As an infant, you would nurse and then look at me with milk all over your face and the biggest smile. “Milk” was your first sign, and I was glad to oblige. Before your naps, we laid on my bed and nursed until you drifted off to sleep, peacefully. I often stayed just to stare at you, marveling at your features and how quickly you were growing, learning, and changing. Even yesterday, you ran into our room in the morning excitedly declaring “sun up! Sun up! Me nurse now! You nurse me now!” You’ve always been eager to nurse together.
As much as I’ve loved our nursing relationship, over the past few months, I have felt some resentment as well. Sometimes you came in to nurse and I did not want to. I felt sad and confused by that, because I’ve loved it so much. I’ve prayed and journaled about it, and finally came to realize that after 2 years and 9 months of nursing, it might be time to change our relationship to not include it anymore. You have become so big, strong, and sure of yourself. You readily accept other forms of comfort and reassurance, and you’re simply the best snuggler. You’ve also begun to say “no” when I’ve offered to nurse you down for a nap. Many mornings you forget to come into my room for a nurse because you’re so excited about starting the rest of your day. All these things told me that you will be ok, we will be ok, even without nursing together.
So on Friday I told you: “let’s make this our last time nursing.” Your eyes got wide and you adamantly said “NO.” Just as I’d expected.

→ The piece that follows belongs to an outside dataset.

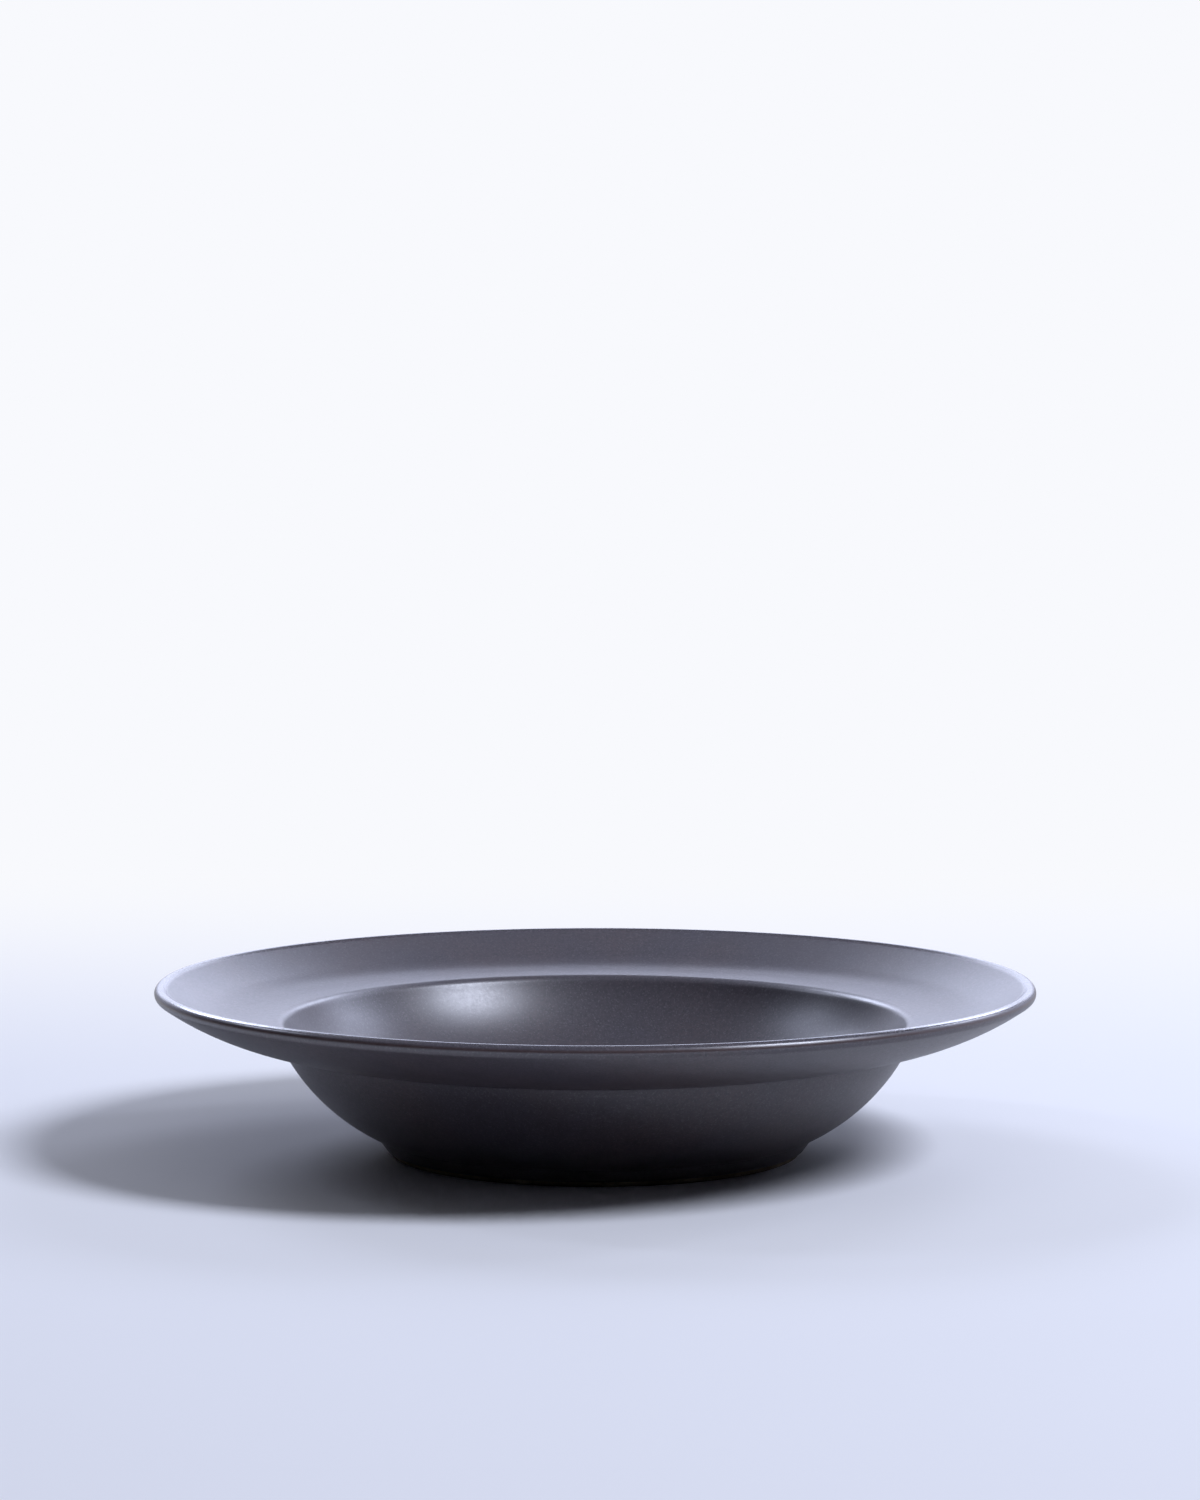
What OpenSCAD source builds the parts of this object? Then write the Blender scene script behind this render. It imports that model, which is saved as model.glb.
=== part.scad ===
// Rimmed pasta bowl in dark satin stoneware: a deep round well, a level ledge round it and a
// wide rim that flares up to a rounded lip. One fired clay body carries two skins of glaze, which
// meet nowhere, because the foot ring between them is wiped dry before the firing.
// Every size is that of the clay; the glaze then adds its own thickness.
// Origin: centre of the face that rests on the table. +Z is up, along the axis of the bowl.

/* [Bowl] */
// Outside diameter over the lip
bowl_d = 279.2; // [250:0.2:310]
// Height of the lip's crest above the table
bowl_h = 54.1; // [46:0.1:64]

/* [Rim] */
// How far the rim reaches out past the crease where it meets the outer wall
rim_w = 39.6; // [34:0.2:46]
// How far the lip's crest lies above that crease
rim_rise = 18.1; // [16:0.1:22]
// Thickness of the rim at its fully rounded lip
lip_t = 3.4; // [2.6:0.1:5]
// Slope of the flare inside the lip, in degrees
flare_slope = 28; // [25:0.5:31]
// Slope of the nearly level ledge round the well, in degrees
ledge_slope = 4; // [1:0.5:7]
// Radius of the hollow curve between the ledge and the flare
flare_r = 31.4; // [10:0.2:45]
// Radius of the long curve under the rim
underside_r = 87.6; // [60:0.2:120]

/* [Shoulder] */
// Radius inside the crease under the rim
crease_r = 1.2; // [0.6:0.1:3]
// How far the edge of the well lies above the crease
shoulder_t = 6.5; // [5:0.1:8]

/* [Well] */
// Rounding of the edge where the ledge drops into the well
edge_r = 3; // [1:0.1:5]
// Radius of the inside curve from the edge down to the flat floor
well_curve_r = 55.4; // [44:0.2:66]
// Thickness of the wall level with the crease, measured straight across
wall_w = 3.3; // [2.8:0.1:7]
// Thickness of the floor inside the foot ring
floor_t = 5.2; // [3.5:0.1:8]

/* [Outer wall] */
// Radius of the outside curve from the foot up to the crease
wall_curve_r = 63.6; // [50:0.2:90]

/* [Foot] */
// Outside diameter of the foot ring on the table
foot_d = 130; // [118:1:144]
// Width of the face that the foot ring rests on
foot_w = 6; // [4:0.1:9]
// Height of the foot where it runs into the wall
foot_h = 6.2; // [4.5:0.1:8]
// How much further out the foot reaches at that height
foot_flare = 4.6; // [1:0.1:8]
// Radius between the foot and the wall
foot_r = 1.2; // [0.6:0.1:3]
// Height of the recess inside the foot ring
recess_h = 3.4; // [2.8:0.1:4.5]
// Lean of the recess wall, in degrees
recess_draft = 15; // [0:1:30]
// Radius between the recess wall and its ceiling
recess_r = 1.6; // [0.8:0.1:2]

/* [Glaze] */
// Thickness of the fired glaze
glaze_t = 0.4; // [0.2:0.05:0.5]
// Height of the dry clay band above the table, on both sides of the foot ring
dry_h = 1.7; // [0.8:0.1:1.8]

/* [Hidden] */
$fn = 240;

clay_colour = "#a3866a";
glaze_colour = "#3d393d";

// Widest gap between a chord and the arc it stands for
chord_gap = 0.01;

// Points, directions and arcs in the section plane, where x is the radius and y the height
function toward(angle) = [cos(angle), sin(angle)];
function bearing(from, to) = atan2(to.y - from.y, to.x - from.x);
function steps(radius, turn) = ceil(turn / (2 * acos(1 - chord_gap / radius)));
function arc(centre, radius, start, end) =
    let (count = steps(radius, abs(end - start)))
    [for (i = [0:count]) centre + radius * toward(start + (end - start) * i / count)];
function reversed(points) = [for (i = [len(points) - 1:-1:0]) points[i]];

// Where two circles cross, to the left of the line from the first centre to the second
function circles_cross(first, first_r, second, second_r) =
    let (
        gap = norm(second - first),
        ahead = (gap * gap + first_r * first_r - second_r * second_r) / (2 * gap),
        aside = sqrt(first_r * first_r - ahead * ahead),
        way = bearing(first, second)
    )
    first + ahead * toward(way) + aside * toward(way + 90);

// Where a line through a point enters a circle, side = -1, or leaves it, side = 1
function line_crosses(point, angle, centre, radius, side) =
    let (
        ahead = (centre - point) * toward(angle),
        near = norm(centre - point - ahead * toward(angle))
    )
    point + (ahead + side * sqrt(radius * radius - near * near)) * toward(angle);

// Where a line through one point crosses a line through another
function lines_cross(point, angle, other, other_angle) =
    point + cross(other - point, toward(other_angle)) / sin(other_angle - angle) * toward(angle);

// Rings that the section passes through
foot_edge = [foot_d / 2, 0];
foot_top = [foot_d / 2 + foot_flare, foot_h];
crease = [bowl_d / 2 - rim_w, bowl_h - rim_rise];
floor_h = recess_h + floor_t;
foot_lean = bearing(foot_edge, foot_top);

// Centres of the outside curves, each tangent to the next
lip_r = lip_t / 2;
lip_c = [bowl_d / 2 - lip_r, bowl_h - lip_r];
wall_c = circles_cross(foot_top, wall_curve_r, crease, wall_curve_r);
under_c = circles_cross(crease, underside_r, lip_c, underside_r - lip_r);
crease_c = circles_cross(under_c, underside_r + crease_r, wall_c, wall_curve_r + crease_r);
foot_c = line_crosses(foot_edge + foot_r * toward(foot_lean - 90), foot_lean,
                      wall_c, wall_curve_r + foot_r, -1);

// How far the inside curve lies from its centre, across, at a height above the table
function well_reach(high) =
    let (down = floor_h + well_curve_r - high) sqrt(well_curve_r * well_curve_r - down * down);

// Centres of the inside curves, and the ring where the ledge would meet the well if it were sharp
well_c = [crease.x - wall_w - well_reach(crease.y), floor_h + well_curve_r];
well_edge = let (high = crease.y + shoulder_t) [well_c.x + well_reach(high), high];
edge_c = line_crosses(well_edge + edge_r * toward(ledge_slope - 90), ledge_slope,
                      well_c, well_curve_r + edge_r, 1);
flare_c = lines_cross(well_edge + flare_r * toward(ledge_slope + 90), ledge_slope,
                      lip_c + (lip_r + flare_r) * toward(flare_slope + 90), flare_slope);

// Curve in the corner of the recess, no larger than the glazed part of its wall has room for
corner_r = min(recess_r, (recess_h - dry_h) / (1 - sin(recess_draft)));
corner_c = let (high = recess_h - corner_r)
    [foot_d / 2 - foot_w - high * tan(recess_draft) - corner_r / cos(recess_draft), high];

// Outer and inner side of the foot ring at a height, grown outwards by a skin
function foot_side(high, skin) = [foot_d / 2 + high / tan(foot_lean) + skin / sin(foot_lean), high];
function recess_side(high, skin) =
    [foot_d / 2 - foot_w - high * tan(recess_draft) - skin / cos(recess_draft), high];

// Upper outline, grown by a skin: from the dry band up the outside, over the lip and down to the
// middle of the well
function bowl_outline(skin) = concat(
    [foot_side(dry_h, skin)],
    arc(foot_c, foot_r - skin, foot_lean + 90, bearing(foot_c, wall_c)),
    arc(wall_c, wall_curve_r + skin, bearing(wall_c, foot_c), bearing(wall_c, crease_c)),
    arc(crease_c, crease_r - skin, bearing(crease_c, wall_c), bearing(crease_c, under_c)),
    arc(under_c, underside_r + skin, bearing(under_c, crease_c), bearing(under_c, lip_c)),
    arc(lip_c, lip_r + skin, bearing(under_c, lip_c), flare_slope + 90),
    arc(flare_c, flare_r - skin, flare_slope - 90, ledge_slope - 90),
    arc(edge_c, edge_r + skin, ledge_slope + 90, bearing(edge_c, well_c)),
    arc(well_c, well_curve_r - skin, bearing(well_c, edge_c), -90),
    [[0, floor_h + skin]]
);

// Lower outline, grown by a skin: from the dry band up into the recess and in to its middle
function recess_outline(skin) = concat(
    [recess_side(dry_h, skin)],
    arc(corner_c, corner_r - skin, recess_draft, 90),
    [[0, recess_h - skin]]
);

// Fired stoneware: foot ring, floor, wall, shoulder, rim and lip in one piece
module clay_body() {
    color(clay_colour)
    rotate_extrude()
    polygon(concat(
        [foot_edge],
        bowl_outline(0),
        reversed(recess_outline(0)),
        [recess_side(0, 0)]
    ));
}

// Glaze over everything that shows from above and from the side, down to the dry band
module glaze_coat() {
    color(glaze_colour)
    rotate_extrude()
    polygon(concat(bowl_outline(glaze_t), reversed(bowl_outline(0))));
}

// Glaze on the underside, in the recess within the foot ring
module base_glaze() {
    color(glaze_colour)
    rotate_extrude()
    polygon(concat(recess_outline(glaze_t), reversed(recess_outline(0))));
}

clay_body();
glaze_coat();
base_glaze();
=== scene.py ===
import math

import bmesh
import bpy
import numpy as np
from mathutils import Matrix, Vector


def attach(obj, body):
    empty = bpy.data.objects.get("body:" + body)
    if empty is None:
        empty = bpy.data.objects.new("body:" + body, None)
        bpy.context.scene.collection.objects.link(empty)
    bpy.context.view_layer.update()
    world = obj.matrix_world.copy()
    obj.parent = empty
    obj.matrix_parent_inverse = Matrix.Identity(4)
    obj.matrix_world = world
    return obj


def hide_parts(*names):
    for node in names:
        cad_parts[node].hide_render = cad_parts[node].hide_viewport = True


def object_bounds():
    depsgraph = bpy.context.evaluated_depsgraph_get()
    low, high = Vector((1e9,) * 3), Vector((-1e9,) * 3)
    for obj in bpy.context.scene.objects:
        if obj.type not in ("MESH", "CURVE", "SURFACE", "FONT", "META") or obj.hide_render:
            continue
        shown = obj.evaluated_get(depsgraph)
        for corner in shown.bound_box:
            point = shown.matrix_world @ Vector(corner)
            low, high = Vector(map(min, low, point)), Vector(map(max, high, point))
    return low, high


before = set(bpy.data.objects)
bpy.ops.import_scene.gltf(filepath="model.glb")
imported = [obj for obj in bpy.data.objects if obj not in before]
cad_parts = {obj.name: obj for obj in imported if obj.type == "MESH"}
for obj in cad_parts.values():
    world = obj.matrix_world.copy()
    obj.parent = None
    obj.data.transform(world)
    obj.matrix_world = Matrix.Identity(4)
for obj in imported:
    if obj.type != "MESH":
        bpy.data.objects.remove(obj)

cad_low, cad_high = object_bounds()

# Sizes of the bowl, in metres. Those of the clay are the same as in the solids, and the box of
# the glaze gives the overall ones.
MM = 0.001
GLAZE_T = 0.4 * MM
BOWL_R = cad_high.x - GLAZE_T
BOWL_H = cad_high.z - GLAZE_T
RIM_W = 39.6 * MM
RIM_RISE = 18.1 * MM
LIP_R = 1.7 * MM
FLARE_SLOPE = math.radians(28)
LEDGE_SLOPE = math.radians(4)
FLARE_R = 31.4 * MM
UNDERSIDE_R = 87.6 * MM
CREASE_R = 1.2 * MM
SHOULDER_T = 6.5 * MM
EDGE_R = 3 * MM
WELL_CURVE_R = 55.4 * MM
WALL_W = 3.3 * MM
FLOOR_T = 5.2 * MM
WALL_CURVE_R = 63.6 * MM
FOOT_R = 65 * MM
FOOT_W = 6 * MM
FOOT_H = 6.2 * MM
FOOT_FLARE = 4.6 * MM
FOOT_BLEND_R = 1.2 * MM
RECESS_H = 3.4 * MM
RECESS_DRAFT = math.radians(15)
RECESS_R = 1.6 * MM
DRY_H = 1.7 * MM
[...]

However, I was surprised by your response after I asked you how many more days you wanted to nurse: “two.” Your answer was short, simple, and with mixed feelings I agreed to two days. So here we are, my dearest Sweetpea, today we started a new chapter of our lives together. May you continue to grow and blossom in the ways God intended. And may these early bonding moments be forever etched in your heart as you grow into the young woman you were created to be.